* Set exercise *
Can the data below be echoed back word for word?

§

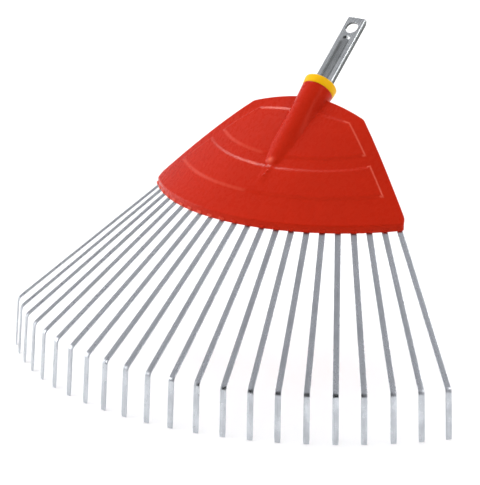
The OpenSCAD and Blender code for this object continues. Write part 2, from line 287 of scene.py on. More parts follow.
def revolved(profile, place, steps=96):
    """A closed solid of revolution: profile lists (along, radius), with radius 0 at both ends."""
    points = [place(0, profile[0][0], 0)]
    for s, r in profile[1:-1]:
        for k in range(steps):
            a = 360 * k / steps
            points.append(place(r * sin(a), s, r * cos(a)))
    points.append(place(0, profile[-1][0], 0))
    rows, last, faces = len(profile) - 2, len(points) - 1, []
    for k in range(steps):
        k2 = (k + 1) % steps
        faces.append((0, 1 + k, 1 + k2))
        faces.append((last, 1 + (rows - 1) * steps + k2, 1 + (rows - 1) * steps + k))
        for row in range(rows - 1):
            a = 1 + row * steps
            faces.append((a + k, a + steps + k, a + steps + k2, a + k2))
    return np.array(points), faces


def lattice(x0, x1, y0, y1, gap):
    """Points in a triangular pattern."""
    rows = []
    for k, y in enumerate(np.arange(y0, y1, gap * 0.866)):
        x = np.arange(x0 + (k % 2) * gap / 2, x1, gap)
        rows.append(np.stack([x, np.full(len(x), y)], 1))
    return np.concatenate(rows)


def ease(t):
    """A smooth step from 0 to 1."""
    t = np.clip(t, 0, 1)
    return t * t * (3 - 2 * t)


def spaced(points, gap):
    """A line with points no more than a gap apart."""
    out = [points[0]]
    for a, b in zip(points, points[1:]):
        n = max(1, math.ceil(math.dist(a, b) / gap))
        out += [(a[0] + (b[0] - a[0]) * k / n, a[1] + (b[1] - a[1]) * k / n) for k in range(1, n + 1)]
    return out


def arc(r, a0, a1, gap):
    """Points on an arc about the fan's axis, with angles from straight ahead."""
    n = max(2, math.ceil(math.radians(abs(a1 - a0)) * r / gap))
    return [(r * sin(a), -r * cos(a)) for a in np.linspace(a0, a1, n + 1)]


# ---------------------------------------------------------------- the shroud's outline and face, in plan
def unit(v):
    return np.asarray(v, float) / np.linalg.norm(v)


def meet(p, u, q, v):
    """Where the line through p along u meets the line through q along v."""
    w = np.array([-v[1], v[0]])
    return p + u * (np.dot(q - p, w) / np.dot(u, w))


def fillet(before, p, after, r, steps):
    """Points on an arc that rounds the corner at p."""
    a, b = unit(before - p), unit(after - p)
    half = math.acos(float(np.dot(a, b))) / 2
    c = p + unit(a + b) * r / math.sin(half)
    start = p + a * r / math.tan(half) - c
    a0 = math.atan2(start[1], start[0])
    turn = (math.pi - 2 * half) * math.copysign(1, a[0] * b[1] - a[1] * b[0])
    angles = [a0 - turn * k / steps for k in range(steps + 1)]
    return [tuple(c + r * np.array([math.cos(t), math.sin(t)])) for t in angles]


SIDE_DIR = unit(np.subtract(LOWER_CORNER, UPPER_CORNER))
TOP_DIR = unit(np.subtract(UPPER_CORNER, TOP_MID))


def side_line(inset):
    """A point on the right side line, moved in."""
    return np.array(UPPER_CORNER) + np.array([SIDE_DIR[1], -SIDE_DIR[0]]) * inset


def side_at_radius(inset, r):
    """Where the right side line, moved in, meets a circle about the fan's axis."""
    p = side_line(inset)
    along = np.dot(p, SIDE_DIR)
    return p + SIDE_DIR * (-along + math.sqrt(along ** 2 - np.dot(p, p) + r * r))


def mirrored(half):
    """The other half of a line that runs from the middle plane, in the order that carries it on."""
    return [(-x, y) for x, y in half[::-1]]


def angle_of(p):
    """A plan point's angle from straight ahead."""
    return math.degrees(math.atan2(p[0], -p[1]))


def outline(inset, gap=2.0):
    """The shroud's outline in plan, moved in. It runs from the top middle round by the right side."""
    side_p, top_p = side_line(inset), np.array(TOP_MID) + np.array([TOP_DIR[1], -TOP_DIR[0]]) * inset
    mid = meet(top_p, TOP_DIR, np.zeros(2), np.array([0.0, 1.0]))
    upper = meet(side_p, SIDE_DIR, top_p, TOP_DIR)
    r = EDGE_R - inset
    lower = side_at_radius(inset, r)
    tangent = unit(np.array([lower[1], -lower[0]]))
    corner = fillet(upper, lower, lower + tangent * 20, 5.0, 6)
    a_end = angle_of(corner[-1])
    half = [tuple(mid)] + fillet(mid, upper, lower, 8.0, 8) + corner[:-1]
    half = spaced(half, gap)
    half += arc(r, a_end, 0, gap)
    return half + mirrored(half)[1:-1]


def panel_loop(k, d, gap=2.0):
    """One of the two raised panels, moved in by d."""
    inset = PANEL_BORDER + d
    if k == 0:
        r, p = PANEL_ARCS[0] - d, side_line(inset)
        upper = p + SIDE_DIR * ((PANEL_BACK - d - p[1]) / SIDE_DIR[1])
        lower = side_at_radius(inset, r)
        half = spaced([(0.0, PANEL_BACK - d), tuple(upper), tuple(lower)], gap)
        half += arc(r, angle_of(lower), 0, gap)[1:]
    else:
        r0, r1 = PANEL_ARCS[1] + d, PANEL_ARCS[2] - d
        upper, lower = side_at_radius(inset, r0), side_at_radius(inset, r1)
        half = arc(r0, 0, angle_of(upper), gap) + spaced([tuple(upper), tuple(lower)], gap)[1:]
        half += arc(r1, angle_of(lower), 0, gap)[1:]
    return half + mirrored(half)[1:-1]


def soft_min(a, b, k):
    """The lower of two heights, with a smooth turn where they are less than k apart."""
    h = np.clip(k - np.abs(a - b), 0, None) / k
    return np.minimum(a, b) - h * h * k / 4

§

* Written answer *
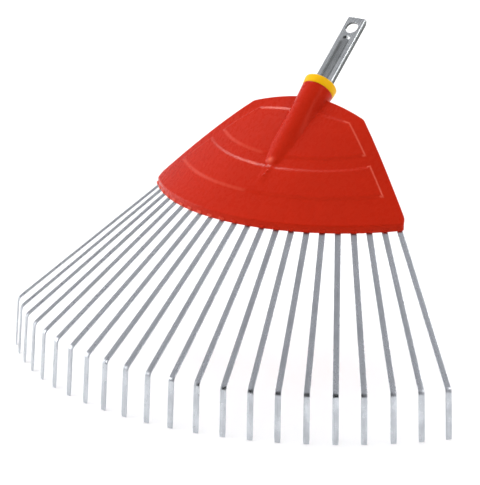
The OpenSCAD and Blender code for this object continues. Write part 2, from line 287 of scene.py on. More parts follow.
def revolved(profile, place, steps=96):
    """A closed solid of revolution: profile lists (along, radius), with radius 0 at both ends."""
    points = [place(0, profile[0][0], 0)]
    for s, r in profile[1:-1]:
        for k in range(steps):
            a = 360 * k / steps
            points.append(place(r * sin(a), s, r * cos(a)))
    points.append(place(0, profile[-1][0], 0))
    rows, last, faces = len(profile) - 2, len(points) - 1, []
    for k in range(steps):
        k2 = (k + 1) % steps
        faces.append((0, 1 + k, 1 + k2))
        faces.append((last, 1 + (rows - 1) * steps + k2, 1 + (rows - 1) * steps + k))
        for row in range(rows - 1):
            a = 1 + row * steps
            faces.append((a + k, a + steps + k, a + steps + k2, a + k2))
    return np.array(points), faces


def lattice(x0, x1, y0, y1, gap):
    """Points in a triangular pattern."""
    rows = []
    for k, y in enumerate(np.arange(y0, y1, gap * 0.866)):
        x = np.arange(x0 + (k % 2) * gap / 2, x1, gap)
        rows.append(np.stack([x, np.full(len(x), y)], 1))
    return np.concatenate(rows)


def ease(t):
    """A smooth step from 0 to 1."""
    t = np.clip(t, 0, 1)
    return t * t * (3 - 2 * t)


def spaced(points, gap):
    """A line with points no more than a gap apart."""
    out = [points[0]]
    for a, b in zip(points, points[1:]):
        n = max(1, math.ceil(math.dist(a, b) / gap))
        out += [(a[0] + (b[0] - a[0]) * k / n, a[1] + (b[1] - a[1]) * k / n) for k in range(1, n + 1)]
    return out


def arc(r, a0, a1, gap):
    """Points on an arc about the fan's axis, with angles from straight ahead."""
    n = max(2, math.ceil(math.radians(abs(a1 - a0)) * r / gap))
    return [(r * sin(a), -r * cos(a)) for a in np.linspace(a0, a1, n + 1)]


# ---------------------------------------------------------------- the shroud's outline and face, in plan
def unit(v):
    return np.asarray(v, float) / np.linalg.norm(v)


def meet(p, u, q, v):
    """Where the line through p along u meets the line through q along v."""
    w = np.array([-v[1], v[0]])
    return p + u * (np.dot(q - p, w) / np.dot(u, w))


def fillet(before, p, after, r, steps):
    """Points on an arc that rounds the corner at p."""
    a, b = unit(before - p), unit(after - p)
    half = math.acos(float(np.dot(a, b))) / 2
    c = p + unit(a + b) * r / math.sin(half)
    start = p + a * r / math.tan(half) - c
    a0 = math.atan2(start[1], start[0])
    turn = (math.pi - 2 * half) * math.copysign(1, a[0] * b[1] - a[1] * b[0])
    angles = [a0 - turn * k / steps for k in range(steps + 1)]
    return [tuple(c + r * np.array([math.cos(t), math.sin(t)])) for t in angles]


SIDE_DIR = unit(np.subtract(LOWER_CORNER, UPPER_CORNER))
TOP_DIR = unit(np.subtract(UPPER_CORNER, TOP_MID))


def side_line(inset):
    """A point on the right side line, moved in."""
    return np.array(UPPER_CORNER) + np.array([SIDE_DIR[1], -SIDE_DIR[0]]) * inset


def side_at_radius(inset, r):
    """Where the right side line, moved in, meets a circle about the fan's axis."""
    p = side_line(inset)
    along = np.dot(p, SIDE_DIR)
    return p + SIDE_DIR * (-along + math.sqrt(along ** 2 - np.dot(p, p) + r * r))


def mirrored(half):
    """The other half of a line that runs from the middle plane, in the order that carries it on."""
    return [(-x, y) for x, y in half[::-1]]


def angle_of(p):
    """A plan point's angle from straight ahead."""
    return math.degrees(math.atan2(p[0], -p[1]))


def outline(inset, gap=2.0):
    """The shroud's outline in plan, moved in. It runs from the top middle round by the right side."""
    side_p, top_p = side_line(inset), np.array(TOP_MID) + np.array([TOP_DIR[1], -TOP_DIR[0]]) * inset
    mid = meet(top_p, TOP_DIR, np.zeros(2), np.array([0.0, 1.0]))
    upper = meet(side_p, SIDE_DIR, top_p, TOP_DIR)
    r = EDGE_R - inset
    lower = side_at_radius(inset, r)
    tangent = unit(np.array([lower[1], -lower[0]]))
    corner = fillet(upper, lower, lower + tangent * 20, 5.0, 6)
    a_end = angle_of(corner[-1])
    half = [tuple(mid)] + fillet(mid, upper, lower, 8.0, 8) + corner[:-1]
    half = spaced(half, gap)
    half += arc(r, a_end, 0, gap)
    return half + mirrored(half)[1:-1]


def panel_loop(k, d, gap=2.0):
    """One of the two raised panels, moved in by d."""
    inset = PANEL_BORDER + d
    if k == 0:
        r, p = PANEL_ARCS[0] - d, side_line(inset)
        upper = p + SIDE_DIR * ((PANEL_BACK - d - p[1]) / SIDE_DIR[1])
        lower = side_at_radius(inset, r)
        half = spaced([(0.0, PANEL_BACK - d), tuple(upper), tuple(lower)], gap)
        half += arc(r, angle_of(lower), 0, gap)[1:]
    else:
        r0, r1 = PANEL_ARCS[1] + d, PANEL_ARCS[2] - d
        upper, lower = side_at_radius(inset, r0), side_at_radius(inset, r1)
        half = arc(r0, 0, angle_of(upper), gap) + spaced([tuple(upper), tuple(lower)], gap)[1:]
        half += arc(r1, angle_of(lower), 0, gap)[1:]
    return half + mirrored(half)[1:-1]


def soft_min(a, b, k):
    """The lower of two heights, with a smooth turn where they are less than k apart."""
    h = np.clip(k - np.abs(a - b), 0, None) / k
    return np.minimum(a, b) - h * h * k / 4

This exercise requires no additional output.